Count how many lines of the data below contain the string "each"; the reply should be that number alone.
-------- Information given --------
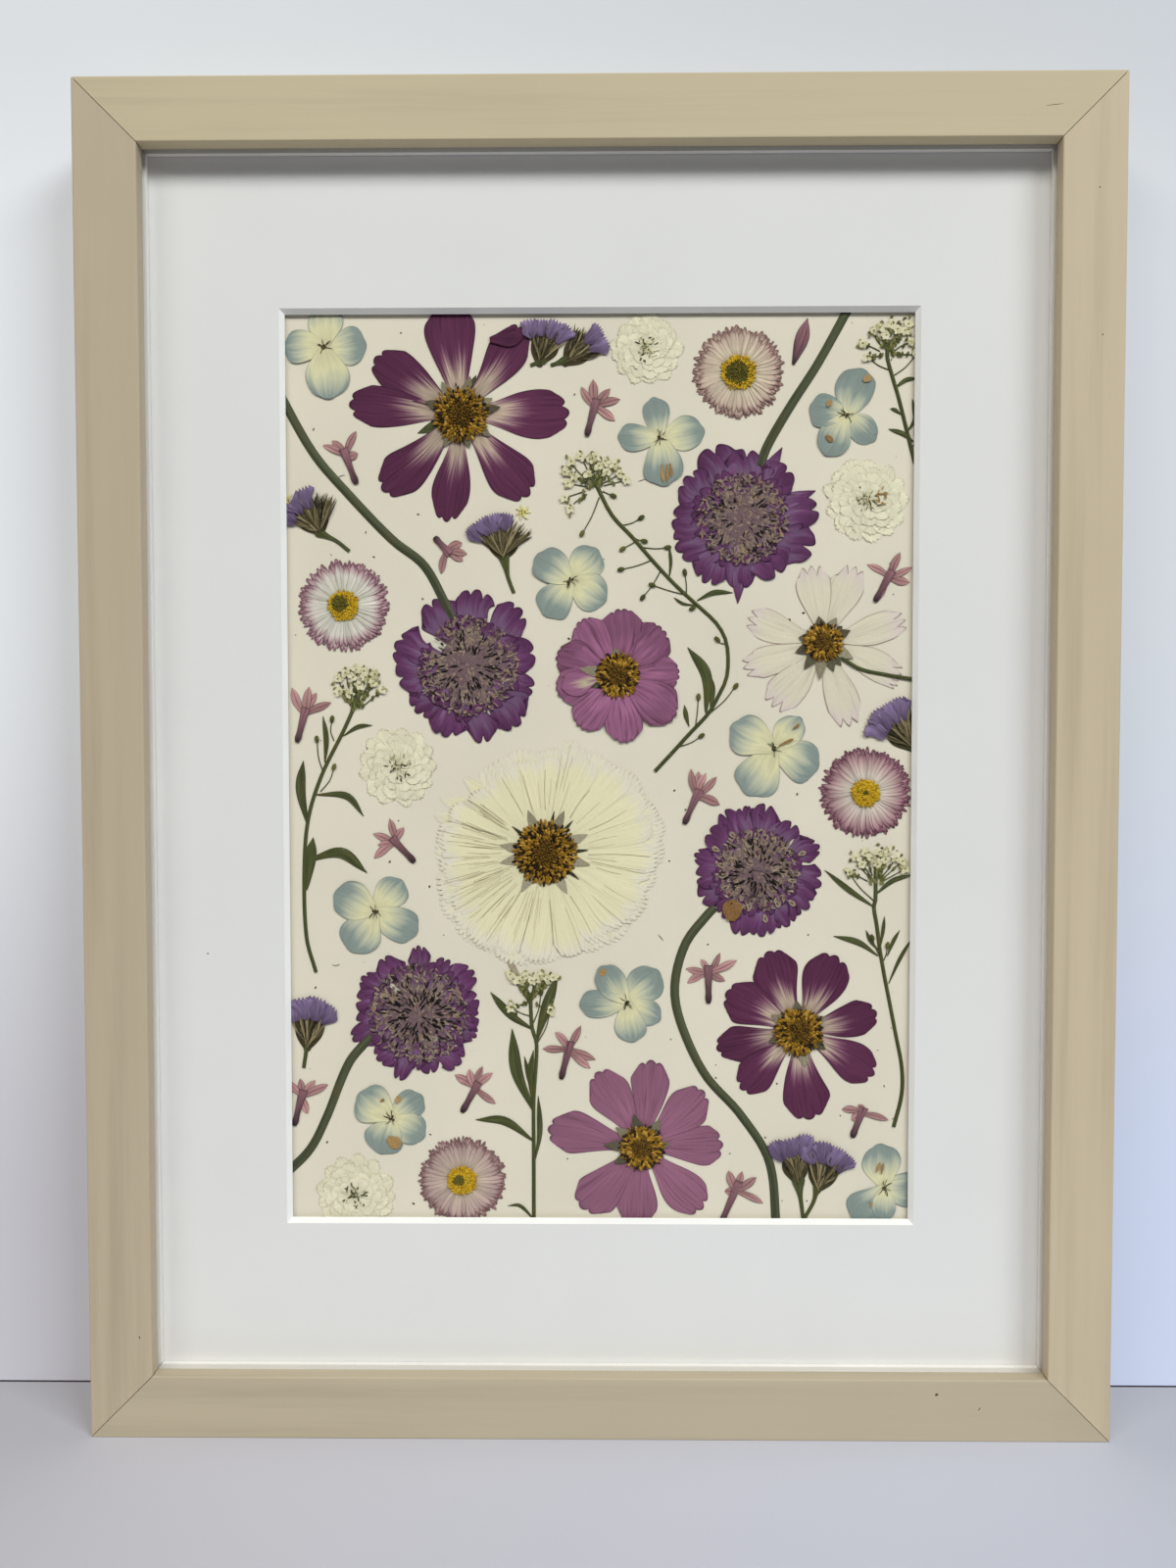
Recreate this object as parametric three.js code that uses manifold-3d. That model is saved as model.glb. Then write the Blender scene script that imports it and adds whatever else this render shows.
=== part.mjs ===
// Pressed flowers under glass in a mitred wooden box frame.
// Millimetres. +X is right, +Z is up and the glazed front faces -Y.
// The origin is the middle of the footprint, on the surface that the bottom rail stands on.
import * as THREE from "three";
import { mergeVertices } from "three/addons/utils/BufferGeometryUtils.js";
import Module from "manifold-3d";

const wasm = await Module();
wasm.setup();

// ---------------------------------------------------------------- driving dimensions
const FRAME_WIDTH = 326;
const FRAME_HEIGHT = 429;
const FRAME_DEPTH = 32;
const FACE_WIDTH = 20; // front face of each rail and stile
const LIP_OVERLAP = 7; // how far the lip covers the glass
const LIP_DEPTH = 5.2;
const MITRE_GAP = 0.2;

const SHEET_CLEARANCE = 0.5; // round the edge of the glass, mat and boards
const STACK_GAP = 0.1; // between one layer of the stack and the next
const GLASS_THICKNESS = 2;
const SPACER_THICKNESS = 1.8;
const SPACER_SHOWS = 0.3; // spacer strips stand this far inside the lip
const SPACER_TO_MAT = 0.25;
const MAT_THICKNESS = 1.5;
const WINDOW_WIDTH = 201; // at the back of the bevel
const WINDOW_HEIGHT = 292;
const WINDOW_SHIFT_X = 0.4; // the window is cut a little off centre
const WINDOW_SHIFT_Z = -0.8;
const FLOWER_THICKNESS = 0.8;
const FLOWER_GAP = 0.15;
const DISC_THICKNESS = 1.8; // flower heads' firm centres
const MOUNTING_SHEET_THICKNESS = 0.5;
const BACKING_THICKNESS = 3;

const TAB_THICKNESS = 0.5;
const TAB_WIDTH = 7;
const TAB_LENGTH = 18;
const TAB_IN_WOOD = 8;
const TAB_SLOT_CLEARANCE = 0.15;
const HANGER_WIDTH = 46;
const HANGER_HEIGHT = 9;
const HANGER_THICKNESS = 1;
const HANGER_BELOW_TOP = 44; // hanger's top edge below the frame's top
const HANGER_TEETH = 8;
const TOOTH_HEIGHT = 2.5;

// ---------------------------------------------------------------- worked-out sizes
const FRONT = -FRAME_DEPTH / 2; // Y of the front face
const OPENING_WIDTH = FRAME_WIDTH - 2 * FACE_WIDTH;
const OPENING_HEIGHT = FRAME_HEIGHT - 2 * FACE_WIDTH;
const REBATE_WIDTH = OPENING_WIDTH + 2 * LIP_OVERLAP;
const REBATE_HEIGHT = OPENING_HEIGHT + 2 * LIP_OVERLAP;
const BOARD_WIDTH = REBATE_WIDTH - 2 * SHEET_CLEARANCE;
const BOARD_HEIGHT = REBATE_HEIGHT - 2 * SHEET_CLEARANCE;
const WALL_THICKNESS = FACE_WIDTH - LIP_OVERLAP;
const MIDDLE_Z = FRAME_HEIGHT / 2;
const WINDOW_Z = MIDDLE_Z + WINDOW_SHIFT_Z;

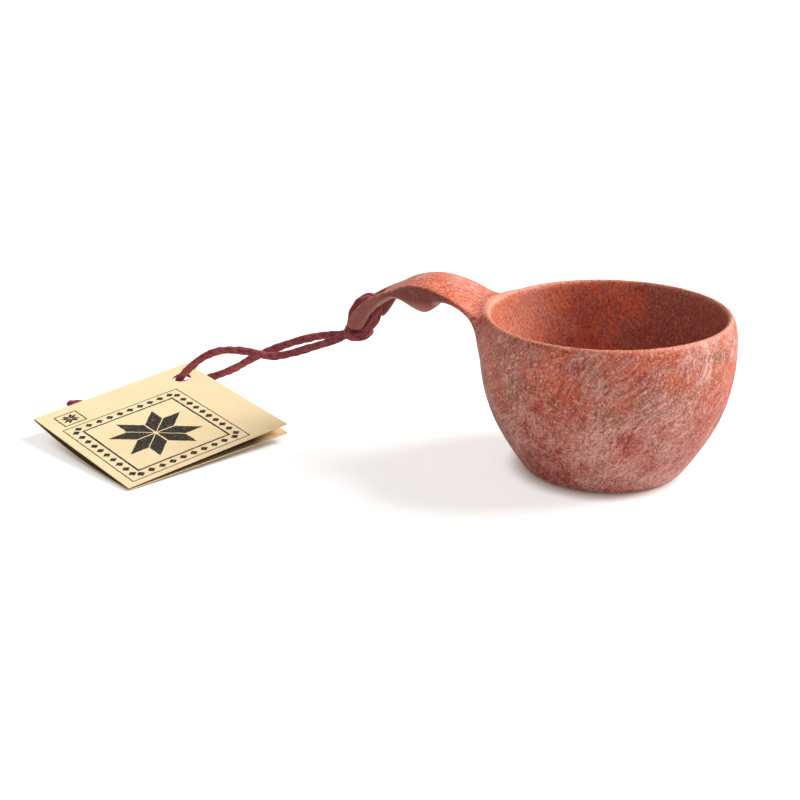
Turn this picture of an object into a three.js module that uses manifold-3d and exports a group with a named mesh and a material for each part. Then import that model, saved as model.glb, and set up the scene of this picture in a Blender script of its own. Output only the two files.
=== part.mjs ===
// A kuksa drinking cup: a round bowl and a hooked handle moulded in one piece from a
// wood-fibre composite, a cotton carrying cord hitched through the handle's eye, and a
// folded card hang tag threaded on the cord.
// Millimetres, +Z up. The bowl stands on z = 0 with its axis on Z, the handle points to -X.
import * as THREE from "three";
import { mergeVertices } from "three/addons/utils/BufferGeometryUtils.js";
import Module from "manifold-3d";

const wasm = await Module();
wasm.setup();

// ---- bowl ----
const RIM_HEIGHT = 62.6; // top of the lip
const LIP_THICKNESS = 3.9; // wall at the lip, which is rounded over
const FLOOR_THICKNESS = 4.4;
const BASE_RADIUS = 29.2; // flat ring the cup stands on
const BOWL_SEGMENTS = 64;

// ---- handle ----
const EYE_HALF_WIDTH = 3.9; // slot for the cord, two strands wide
const EYE_START = 90.4; // distance of the slot's two ends from the bowl's axis
const EYE_END = 99.4;
const END_HOLLOW = { from: 102.4, halfWidth: 4.4, top: 52.6 }; // where the strands bed in the tip's end
const SIDE_STEPS = 3; // facets on each rounded edge of the handle

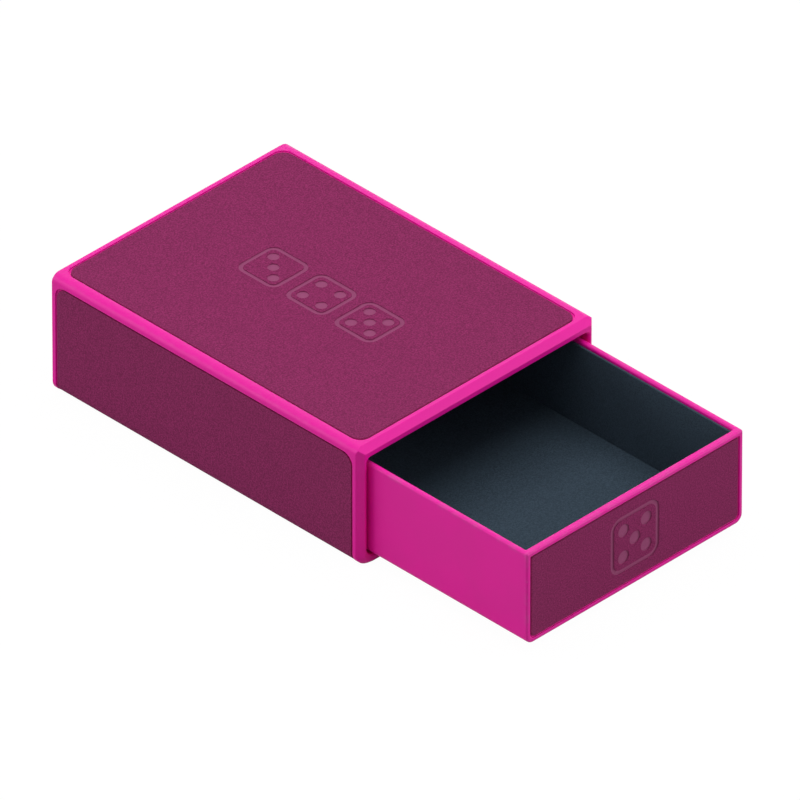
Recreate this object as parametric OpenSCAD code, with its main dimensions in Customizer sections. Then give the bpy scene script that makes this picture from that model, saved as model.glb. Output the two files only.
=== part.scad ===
// Dice storage chest: a moulded sleeve faced with microfibre panels, and a lined drawer
// that slides out of its front. Millimetres, +Z up, and the drawer opens towards -Y.
// The origin is the centre of the sleeve's bottom face.

/* [Sleeve] */
// Width of the sleeve
sleeve_w = 83.2; // [70:0.1:110]
// Length of the sleeve, from its front rim to its rear face
sleeve_l = 110.7; // [90:0.1:150]
// Height of the sleeve
sleeve_h = 35.7; // [30:0.1:50]
// Thickness of the side walls
wall_t = 2.6; // [2.2:0.1:3.6]
// Thickness of the roof
roof_t = 3.3; // [2.6:0.1:4.4]
// Thickness of the floor
floor_t = 2.3; // [2:0.1:3.4]
// Size of the 45 degree chamfer round both ends
end_chamfer = 1.7; // [0.6:0.1:1.8]
// Radius of the two upper long edges
top_edge_r = 1.95; // [1.8:0.05:2.6]
// Radius of the two lower long edges
bottom_edge_r = 3.5; // [2:0.1:5]
// Bevel on the inner edge of the front rim
mouth_bevel = 0.35; // [0.1:0.05:0.6]
// Radius of the upper corners of the bay that the drawer runs in
bay_top_r = 1.5; // [0.3:0.1:1.8]

/* [Panels] */
// Thickness of the microfibre
panel_t = 0.5; // [0.3:0.05:0.8]
// Thickness of the foam sheet behind the microfibre
backing_t = 0.4; // [0.2:0.05:0.7]
// Width of the groove left round a panel
panel_groove = 0.45; // [0.1:0.05:0.6]
// Frame between the top panel and a long edge of the sleeve
long_border = 3.35; // [2.4:0.05:6]
// Frame between the upper edge of a side panel and the top
side_border = 3.1; // [2.4:0.05:6]
// Frame between a panel and the chamfer of an end
end_border = 1.6; // [0.8:0.05:5]
// Corner radius of the sleeve's panels
panel_corner_r = 3.2; // [1:0.1:6]
// Depth of a panel's face below the frame, which keeps the microfibre off the table
panel_set = 0.1; // [0.05:0.01:0.25]

/* [Drawer] */
// How far the drawer stands out of the sleeve
opening = 54.8; // [0:0.1:100]
// Space between the drawer and each side wall of the bay
side_gap = 0.9; // [0.5:0.05:1.6]
// Space between the drawer and the floor of the bay
under_gap = 0.3; // [0.1:0.05:0.5]
// Space between the drawer's rim and the ceiling of the bay
headroom = 2.2; // [1.5:0.1:5]
// Space behind the drawer when its front is flush with the sleeve
rear_gap = 0.3; // [0.2:0.05:1]
// Thickness of the drawer's sides
side_t = 1.6; // [1.2:0.1:2.4]
// Thickness of the drawer's front, its panel included
front_t = 2; // [1.8:0.1:3]
// Thickness of the drawer's floor
tray_floor_t = 1.6; // [1.2:0.1:2.4]
// Radius of the drawer's two lower long edges
drawer_bottom_r = 2.4; // [1.2:0.1:4]
// Radius between the floor and the sides inside the drawer
cavity_r = 0.8; // [0.3:0.1:0.9]
// Bevel round the front and the rear of the drawer
drawer_bevel = 0.3; // [0.1:0.05:0.5]
// Frame round the panel on the drawer's front
front_border = 1.7; // [0.8:0.05:4]
// Radius of the lower corners of the drawer's panel
front_panel_low_r = 1.4; // [0.5:0.1:4]
// Radius of the upper corners of the drawer's panel
front_panel_top_r = 0.4; // [0.2:0.1:4]

/* [Lining] */
// Thickness of the lining on the drawer's walls
lining_t = 0.6; // [0.3:0.05:1.2]
// Thickness of the lining on the drawer's floor
pad_t = 1; // [0.9:0.1:2]
// Distance from the drawer's rim down to the lining
lining_drop = 0.9; // [0.2:0.1:3]
// Clearance round each cut piece of lining
lining_fit = 0.1; // [0.05:0.05:0.3]

/* [Rails] */
// Running clearance between the drawer and the rails
slide_gap = 0.2; // [0.1:0.05:0.4]
// Distance from the front rim to the rails
rail_start = 9; // [4:0.5:30]
// Width of the two rails that hold the drawer down
hold_down_w = 2.7; // [2:0.1:5]
// Height of a side rail
side_rail_h = 1.6; // [0.8:0.1:3]
// Distance of a side rail from the drawer's bottom edge or rim
side_rail_inset = 5; // [4:0.5:9]
// Length of the slope that leads the drawer on to a side rail
lead_in = 3; // [1:0.5:8]

/* [Magnets] */
// Diameter of a magnet
magnet_d = 6; // [4:0.5:10]
// Thickness of a magnet
magnet_t = 1.1; // [0.8:0.1:2]
// Plastic left over the face of a magnet
magnet_skin = 0.5; // [0.3:0.1:1]
// Clearance round a magnet in its pocket
magnet_fit = 0.05; // [0.02:0.01:0.15]
// Distance of each magnet from the middle
magnet_x = 27; // [20:0.5:31]

/* [Push window] */
// Width of the window in the rear, through which the drawer is pushed out
window_w = 26; // [14:0.5:30]
// Height of the window
window_h = 13; // [8:0.5:18]

/* [Hidden] */
$fn = 64;

// How far a cutting shape runs past the face that it cuts
over = 1;
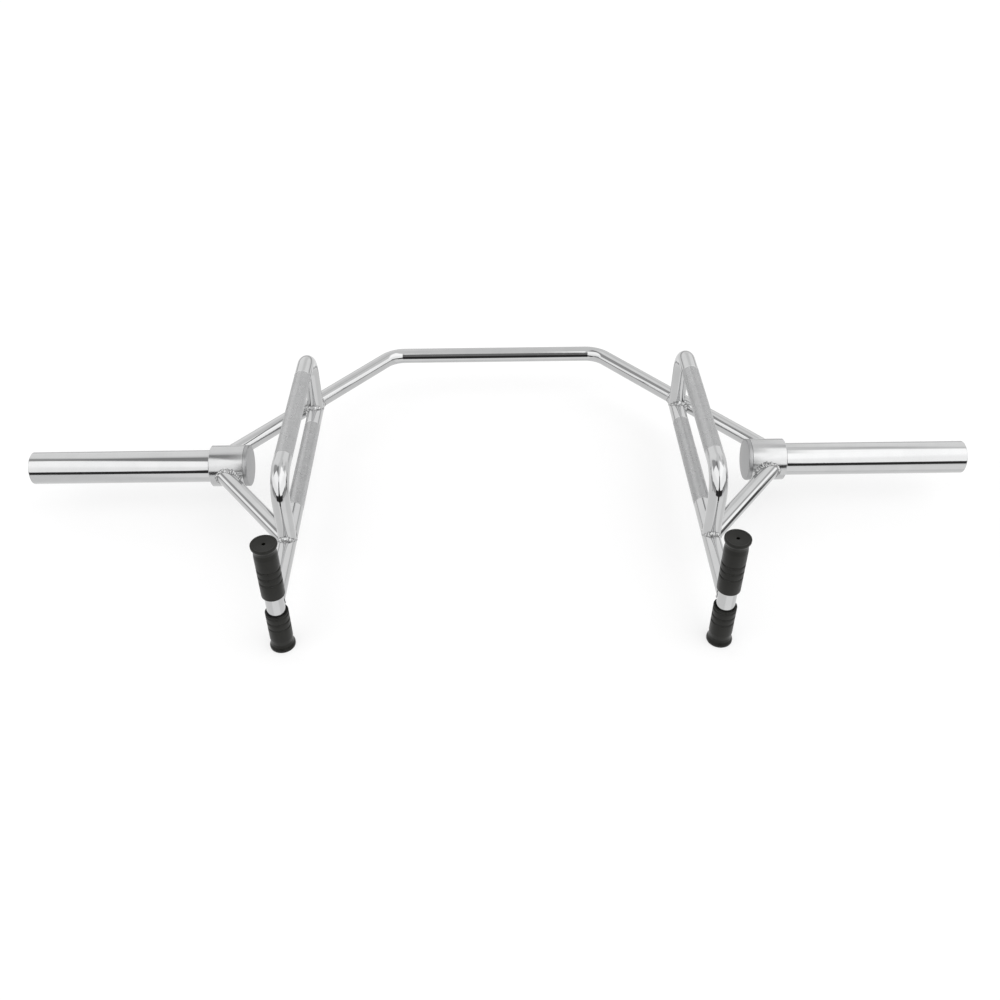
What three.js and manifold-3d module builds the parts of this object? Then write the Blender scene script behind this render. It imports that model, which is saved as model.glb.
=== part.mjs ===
--------
Output for this task: 6